President Ebrahim Raisi, who before his death had long maintained an uncompromising stance on nuclear talks, was not involved in meetings with the IAEA head when Grossi visited Iran earlier this month.

The IAEA chief did meet with Foreign Minister Hossein Amir-Abdollahian on the second day of his visit.

Grossi’s statement comes just a day after IAEA Chief Rafael Grossi ignited backlash from Iranians, when he opened a nuclear security conference by calling for a moment of silence to “honor” both Raisi and Amir-Abdollahian.

“Our thoughts are with their families and the people of Iran during this difficult time,” Grossi later said on X.

Some Iranians dubbed it an inappropriate statement, made to appease Tehran, which has relentlessly pursued sanctions relief with minimal compromise on its nuclear program.

Others questioned why the IAEA Chief sent condolences to Iranians when reports indicated that many within the country were celebrating the death of the man known as the “Butcher of Tehran” for his involvement in crimes against humanity.

After Grossi’s recent visit to Tehran and Isfahan earlier this month, he said he did not seal any deal but discussed possible steps to implement measures Tehran had committed to in a joint statement last year.

In addition to Raisi’s hard stance on the nuclear issue, backed by the Supreme Leader, talk inside Iran recently floated the notion of abandoning the country’s so-called “fatwa” on nuclear weapons. Grossi previously said that the chatter was “very worrying” and “needs to stop.”

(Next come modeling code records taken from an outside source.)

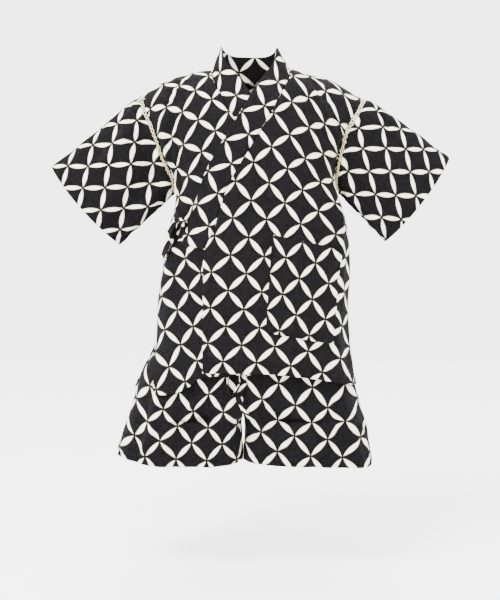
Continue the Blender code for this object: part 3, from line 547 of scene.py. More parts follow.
def cloth_piece(name, grid, flat, finish, wall, outward=True, flip=False, rows_closed=False, rounds=0):
    """A surface through a grid of points, with its flat map as UV and a wall from Solidify.

    Where the first and last column are the same points, they are joined and the piece is a tube. rows_closed
    says the same of the first and last row.
    """
    rows, columns = grid.shape[:2]
    ring = np.allclose(grid[:, 0], grid[:, -1])
    place = np.arange(rows * columns).reshape(rows, columns)
    corner = np.stack([place[:-1, :-1], place[:-1, 1:], place[1:, 1:], place[1:, :-1]], axis=-1)
    corner = corner.reshape(-1, 4)
    if flip:
        corner = corner[:, ::-1]
    wide = columns - 1 if ring else columns
    tall = rows - 1 if rows_closed else rows
    row, col = np.divmod(np.arange(rows * columns), columns)
    vertex = (row % tall if rows_closed else row) * wide + (col % wide if ring else col)
    made = smooth_piece(name, grid[:tall, :wide], vertex[corner].tolist(), finish)
    layer = made.data.uv_layers.new(name="cloth")
    layer.data.foreach_set("uv", flat.reshape(-1, 2)[corner.ravel()].ravel())
    solid = made.modifiers.new("wall", "SOLIDIFY")
    solid.thickness = wall
    solid.offset = 1.0 if outward else -1.0
    if rounds:
        soft = made.modifiers.new("round", "SUBSURF")
        soft.levels = rounds
        soft.render_levels = rounds
    return made


def add(tree, kind, values=(), **settings):
    """Adds a shader node, sets its properties, and gives its inputs values or other nodes' outputs."""
    made = tree.nodes.new(kind)
    for name, value in settings.items():
        setattr(made, name, value)
    for name, value in dict(values).items():
        if isinstance(value, bpy.types.NodeSocket):
            tree.links.new(value, made.inputs[name])
        else:
            made.inputs[name].default_value = value
    return made


def maths(tree, operation, *values):
    """The output of a Math node."""
    return add(tree, "ShaderNodeMath", enumerate(values), operation=operation).outputs[0]


def ramp(tree, value, low, high, to_low=0.0, to_high=1.0):
    """A smooth step of a value from low to high."""
    limits = {"Value": value, "From Min": low, "From Max": high, "To Min": to_low, "To Max": to_high}
    return add(tree, "ShaderNodeMapRange", limits, interpolation_type="SMOOTHSTEP").outputs["Result"]


def blend(tree, share, colour_a, colour_b):
    """The colour output of a Mix node."""
    made = add(tree, "ShaderNodeMix", data_type="RGBA")
    for socket, value in ((made.inputs[0], share), (made.inputs[6], colour_a), (made.inputs[7], colour_b)):
        if isinstance(value, bpy.types.NodeSocket):
            tree.links.new(value, socket)
        else:
            socket.default_value = value
    return made.outputs[2]


def noise(tree, spot, scale, detail):
    """The output of a Noise Texture node."""
    return add(tree, "ShaderNodeTexNoise", {"Vector": spot, "Scale": scale, "Detail": detail}).outputs["Fac"]


def bumped(tree, shader, height, strength, distance):
    """Gives a shader the normal of a Bump node."""
    bump = add(tree, "ShaderNodeBump", {"Height": height, "Strength": strength, "Distance": distance})
    tree.links.new(bump.outputs[0], shader.inputs["Normal"])


def new_group(name, inputs, outputs):
    """An empty shader group with named inputs and outputs."""
    group = bpy.data.node_groups.new(name, "ShaderNodeTree")
    for label, kind in inputs:
        group.interface.new_socket(name=label, in_out="INPUT", socket_type=kind)
    for label, kind in outputs:
        group.interface.new_socket(name=label, in_out="OUTPUT", socket_type=kind)
    return group, group.nodes.new("NodeGroupInput"), group.nodes.new("NodeGroupOutput")


# Linked circles: neighbouring circles overlap in pointed petals, one along each side of a square lattice. A
# petal is the space inside two arcs, whose radius and offset from its axis are shares of the lattice's side.
PRINT_SIDE = 0.0388
PETAL_RADIUS = 1.0433
PETAL_OFFSET = 0.9403
VECTOR, FLOAT = "NodeSocketVector", "NodeSocketFloat"

linked_circles, source, sink = new_group("linked_circles", (("Lattice", VECTOR),), (("Inside", FLOAT),))
axes = add(linked_circles, "ShaderNodeSeparateXYZ", {0: source.outputs["Lattice"]}).outputs


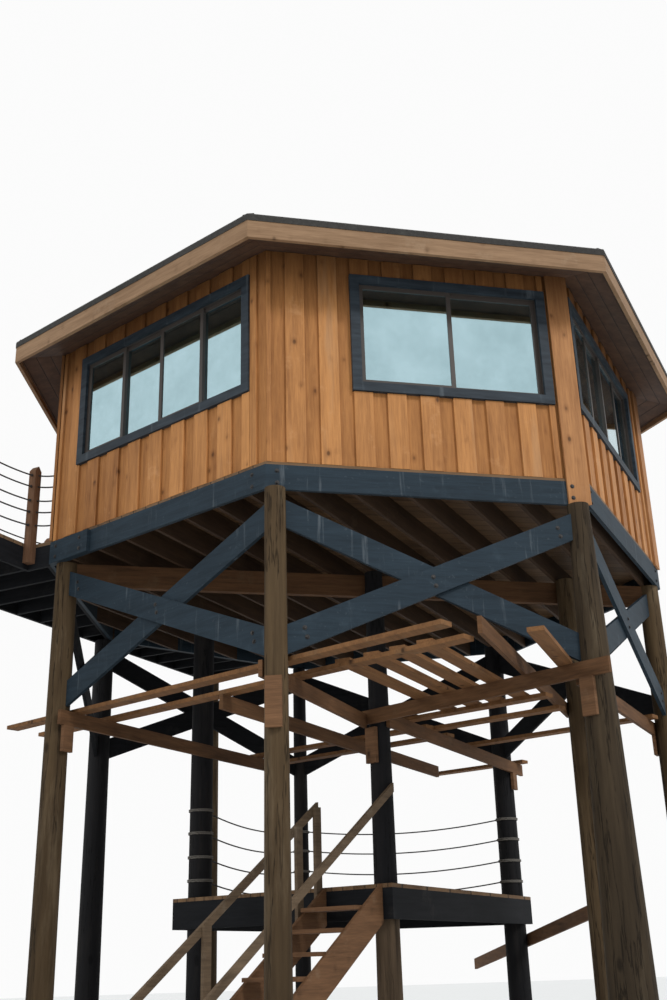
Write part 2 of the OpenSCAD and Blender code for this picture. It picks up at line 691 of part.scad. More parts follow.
// The entry deck and its walkway at floor level
deck_near = corner(1, apothem) + [-230, 190];
far_line = cross_at(deck_near, JOIST_WAY + 90, corner(2, apothem) + deck_neck * unit(JOIST_WAY + 90), JOIST_WAY);
deck_len = wall_run * 1.72;
function deck_spot(p, a, b) = p + a * unit(JOIST_WAY) + b * unit(JOIST_WAY + 90);
deck_end_near = deck_spot(deck_near, -walk_len, 0);
deck_end_far = deck_spot(far_line, -walk_len, 0);
deck_rear = deck_spot(far_line, deck_len, 0);
wall_edge = corner(2, apothem + FIT);
deck_wall_end = cross_at(deck_rear, JOIST_WAY + 90, wall_edge, HALF);
deck_outline = [deck_end_near, deck_near, corner(1, apothem + FIT), wall_edge, deck_wall_end, deck_rear, deck_end_far];

module deck_frame() color(BLACK) translate([0, 0, beam_z]) linear_extrude(beam_h) {
    difference() {
        polygon(deck_outline);
        polygon(inset(deck_outline, plank));
    }
    intersection() {
        polygon(inset(deck_outline, plank));
        translate(deck_near) rotate(JOIST_WAY + 90) for (i = [-20 : 14])
            translate([-FAR / 4, i * joist_step]) square([FAR / 2, plank]);
    }
}
module deck_boards() color(TIMBER) translate([0, 0, floor_z + FIT])
    linear_extrude(plank) polygon(deck_outline);

deck_post_places = [deck_spot(deck_rear, -80, -200), deck_spot(deck_end_near, 250, 150), deck_spot(deck_end_far, 250, -150)];
module deck_posts() color(LOG)
    for (p = deck_post_places) translate([p[0], p[1], 0])
        cylinder(d1 = post_d, d2 = post_top_d, h = beam_z - FIT, $fn = 64);

// Square railing posts with pointed heads outside the deck's edge
module rail_stake(p, way) {
    s = rail_post;
    low = beam_z + 57;
    high = floor_z + rail_up;
    translate([p[0], p[1], 0]) rotate([0, 0, way]) translate([-s / 2, -FIT, 0])
        rotate([90, 0, 0]) linear_extrude(s)
            polygon([[0, low], [s, low], [s, high - s * 0.6], [s / 2, high], [0, high - s * 0.6]]);
}
near_spots = [-rail_post / 2 - 5, -walk_len / 2, -walk_len + rail_post / 2];
far_spots = [-walk_len + rail_post / 2, -walk_len / 2, rail_post / 2, deck_len / 3, deck_len * 2 / 3, deck_len - rail_post / 2];
module deck_railing() color(FRESH) {
    for (a = near_spots) rail_stake(deck_spot(deck_near, a, 0), JOIST_WAY);
    for (a = far_spots) rail_stake(deck_spot(far_line, a, 0), JOIST_WAY + 180);
}

// A rope from p to q that sags in an arc
module rope(p, q, z) {
    run = norm(q - p);
    sag = run * rope_sag;
    r = run * run / 8 / sag + sag / 2;
    half = asin(run / 2 / r);
    translate([(p[0] + q[0]) / 2, (p[1] + q[1]) / 2, z - sag + r]) rotate([0, 0, heading(p, q)])
        rotate([90, 0, 0]) rotate([0, 0, -90 - half]) rotate_extrude(angle = 2 * half, $fn = 1440)
            translate([r, 0]) circle(d = rope_d, $fn = 24);
}
// A rope's tilted end keeps clear of what it is tied to
rope_end = FIT + rope_d * 0.075;
landing_ropes_up = [180, 430, 690, 940];
deck_ropes_up = [235, 385, 515, 675, 805];
module post_rope(i, j, z) {
    rope(toward(foot(i), foot(j), radius(i, z) + rope_end), toward(foot(j), foot(i), radius(j, z) + rope_end), z);
}
module stake_rope(base, a, b, side, z) {
    off = side * (rail_post / 2 + FIT);
    rope(deck_spot(base, a + rail_post / 2 + rope_end, off), deck_spot(base, b - rail_post / 2 - rope_end, off), z);
}
way_entry = heading(corner(1, apothem), corner(2, apothem));
module ropes() color(ROPE) {
    for (up = landing_ropes_up) {
        post_rope(INNER, REAR, landing_z + up);
        post_rope(REAR, REAR_RIGHT, landing_z + up);
    }
    for (up = deck_ropes_up) {
        z = floor_z + up;
        for (i = [0, 1]) stake_rope(deck_near, near_spots[i + 1], near_spots[i], -1, z);
        for (i = [0 : len(far_spots) - 2]) stake_rope(far_line, far_spots[i], far_spots[i + 1], 1, z);
        // From the first railing post to the corner board
        rope(deck_spot(deck_near, near_spots[0], -rail_post - FIT - rope_d * 0.27),
            corner(1, apothem) + 60 * unit(way_entry) + (corner_t + FIT + rope_end) * unit(way_entry + 90), z);
    }
}

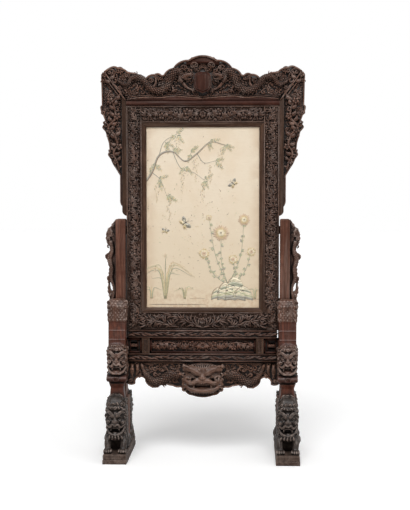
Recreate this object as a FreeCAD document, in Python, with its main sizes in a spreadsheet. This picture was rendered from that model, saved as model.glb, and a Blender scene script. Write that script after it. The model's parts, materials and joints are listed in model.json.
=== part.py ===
import FreeCAD, Part
import os
from types import SimpleNamespace

from FreeCAD import Vector
from Sketcher import Constraint

# A carved hardwood floor screen: a stand on two shoe feet and a framed silk panel that lifts out of it.
# Millimetres. X runs to the viewer's right, Y to the rear and Z up, from a point on the floor midway
# between the feet. The right half is modelled and mirrored to the left, and front carvings to the rear.

SIZES = {
    # shoe feet
    "foot_set_out": 37.0,
    "plinth_margin": 3.0,
    "plinth_toe": 14.0,
    "plinth_base_height": 20.0,
    "plinth_waist_height": 6.0,
    "plinth_waist_inset": 4.0,
    "plinth_cap_height": 22.0,
    "plinth_cap_inset": 1.5,
    "plinth_bevel": 5.0,
    # posts
    "post_width": 48.0,
    "post_depth": 76.0,
    "post_top": 1190.0,
    "post_bevel": 5.0,
    "post_foot_width": 100.0,
    "post_stage_step": 24.0,
    "post_tenon_width": 26.0,
    "post_tenon_depth": 44.0,
    "post_tenon_length": 30.0,
    "groove_width": 17.0,
    "groove_depth": 14.0,
    # rails between the posts
    "lower_rail_base": 476.0,
    "rail_height": 41.0,
    "rail_front_setback": 4.0,
    "rail_rear_setback": 12.0,
    "rail_bead": 8.0,
    "rail_channel_depth": 9.0,
    "rail_tenon_length": 20.0,
    "rail_tenon_height": 24.0,
    "rail_tenon_thickness": 16.0,
    "leaf_rise": 7.0,
    # panels between the rails
    "panel_height": 77.0,
    "end_panel_width": 81.0,
    "panel_stile_width": 38.0,
    "panel_stile_depth": 52.0,
    "panel_stile_sinking": 4.0,
    "panel_stile_tenon": 12.0,
    "panel_stile_tenon_width": 19.0,
    "panel_stile_tenon_depth": 16.0,
    "panel_thickness": 26.0,
    "panel_setback": 14.0,
    "panel_border": 10.0,
    "panel_field_depth": 12.0,
    "scroll_rise": 9.0,
    # apron
    "apron_drop": 182.0,
    "apron_thickness": 34.0,
    "apron_hollow_depth": 12.0,
    "mask_width": 206.0,
    "mask_height": 158.0,
    "mask_rise": 16.0,
    "mask_feature_rise": 9.0,
    "mask_eye": 9.0,
    # guardian lions on the plinths
    "lion_height": 252.0,
    "lion_width": 112.0,
    "lion_length": 178.0,
    "lion_nose": 13.0,
    "lion_eye": 9.0,
    "lion_feature_rise": 7.0,
    "lion_hollow_depth": 60.0,
    # standing spandrels above the lions
    "spandrel_height": 490.0,
    "spandrel_width": 108.0,
    "spandrel_reach": 112.0,
    "spandrel_nose": 12.0,
    "spandrel_eye": 8.0,
    "spandrel_feature_rise": 6.0,
    "spandrel_line_width": 3.0,
    "spandrel_line_depth": 3.0,
    # dragons on the outer faces of the posts
    "side_dragon_height": 496.0,
    "side_dragon_reach": 50.0,
    "side_dragon_thickness": 44.0,
    "side_dragon_hollow_depth": 9.0,
    # carved frame of the panel
    "frame_width": 760.0,
    "frame_height": 1115.0,
    "frame_thickness": 36.0,
    "frame_side_gap": 5.0,
    "frame_stile_width": 77.0,
    "frame_top_width": 83.0,
    "frame_bottom_width": 89.0,
    "frame_bead": 7.0,
    "frame_field_depth": 6.0,
    "frame_tenon_length": 40.0,
    "frame_tenon_thickness": 12.0,
    "frame_tenon_shoulder": 14.0,
    # slip mouldings round the silk
    "slip_width": 22.0,
    "slip_flat": 8.0,
    "slip_thickness": 15.0,
    "slip_lip": 6.0,
    "slip_setback": 3.0,
    # silk and what backs it
    "silk_thickness": 1.0,
    "silk_board_thickness": 7.0,
    "batten_width": 45.0,
    "batten_thickness": 12.0,
    "batten_overlap": 36.0,
    "batten_inset": 190.0,
    "batten_bevel": 3.0,
    "nail_head": 9.0,
    "nail_head_rise": 2.0,
    "nail_shank": 3.0,
    "nail_length": 22.0,
    "nail_spacing": 18.0,
    # crest and wings
    "moulding_height": 25.0,
    "moulding_depth": 46.0,
    "moulding_nose": 8.0,
    "crest_rise": 225.0,
    "crest_thickness": 40.0,
    "crest_hollow_depth": 16.0,
    "crest_mitre_rise": 143.0,
    "crest_mitre_inset": 10.0,
    "shield_width": 88.0,
    "shield_height": 104.0,
    "shield_base": 36.0,
    "shield_rise": 6.0,
    "shield_step": 6.0,
    "wing_reach": 125.0,
    "wing_foot_gap": 15.0,
    "wing_foot_rise": 45.0,
    "wing_thickness": 36.0,
    "wing_hollow_depth": 12.0,
    "strip_width": 22.0,
    "strip_depth": 30.0,
    "crest_tenon_width": 60.0,
    "crest_tenon_thickness": 10.0,
    "crest_tenon_length": 60.0,
    "crest_tenon_inset": 63.0,
    # lugs that run in the grooves of the posts
    "lug_height": 40.0,
    "lug_play": 0.5,
    "lug_tenon": 14.0,
    "lug_tenon_thickness": 8.0,
    "lug_shoulder": 6.0,
    "lug_upper_setback": 35.0,
    "lug_lower_height": 60.0,
    # fits
    "joint_clearance": 0.3,
    "overrun": 3.0,
}

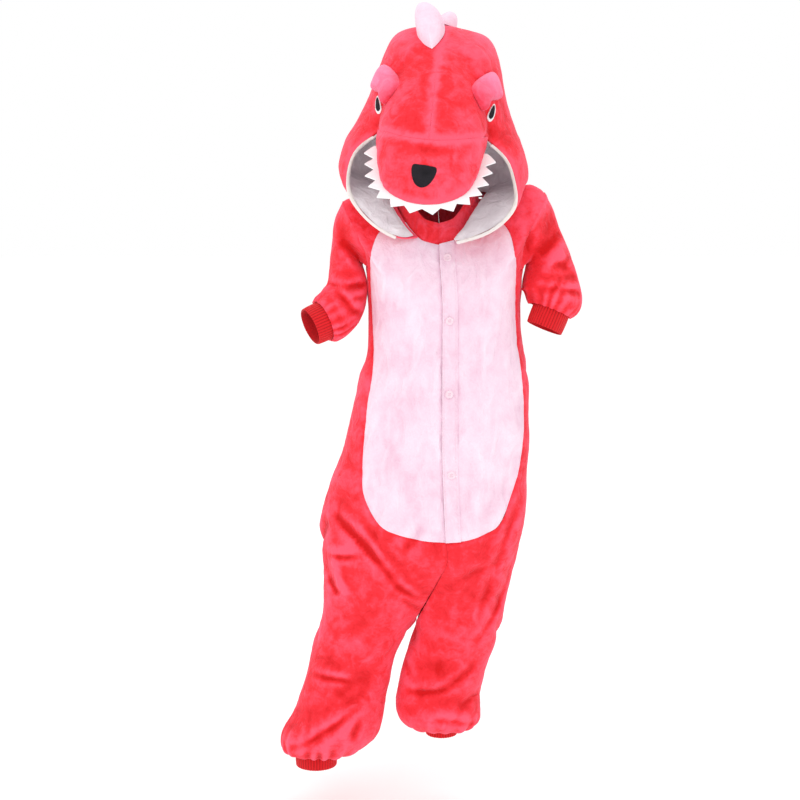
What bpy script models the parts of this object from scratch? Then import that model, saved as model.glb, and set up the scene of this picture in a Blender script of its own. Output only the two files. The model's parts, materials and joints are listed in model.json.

Grossi, who two weeks ago said he wanted to start to see concrete results on improved cooperation from Iran soon, repeated that hope but said a more wide-ranging deal would require “a bit more time”.

The IAEA faces numerous challenges regarding Iran’s nuclear program. Tehran has only implemented a small portion of the commitments outlined in the “Joint Statement” on future cooperation made in March 2023.

The few concrete steps that were taken ceased in June of the previous year, complicating the IAEA’s efforts to ensure compliance and transparency.

While Tehran maintains that its nuclear ambitions are entirely peaceful, the country is enriching uranium to up to 60% purity, close to the 90% of weapons-grade – which no other country has reportedly done without developing nuclear arms.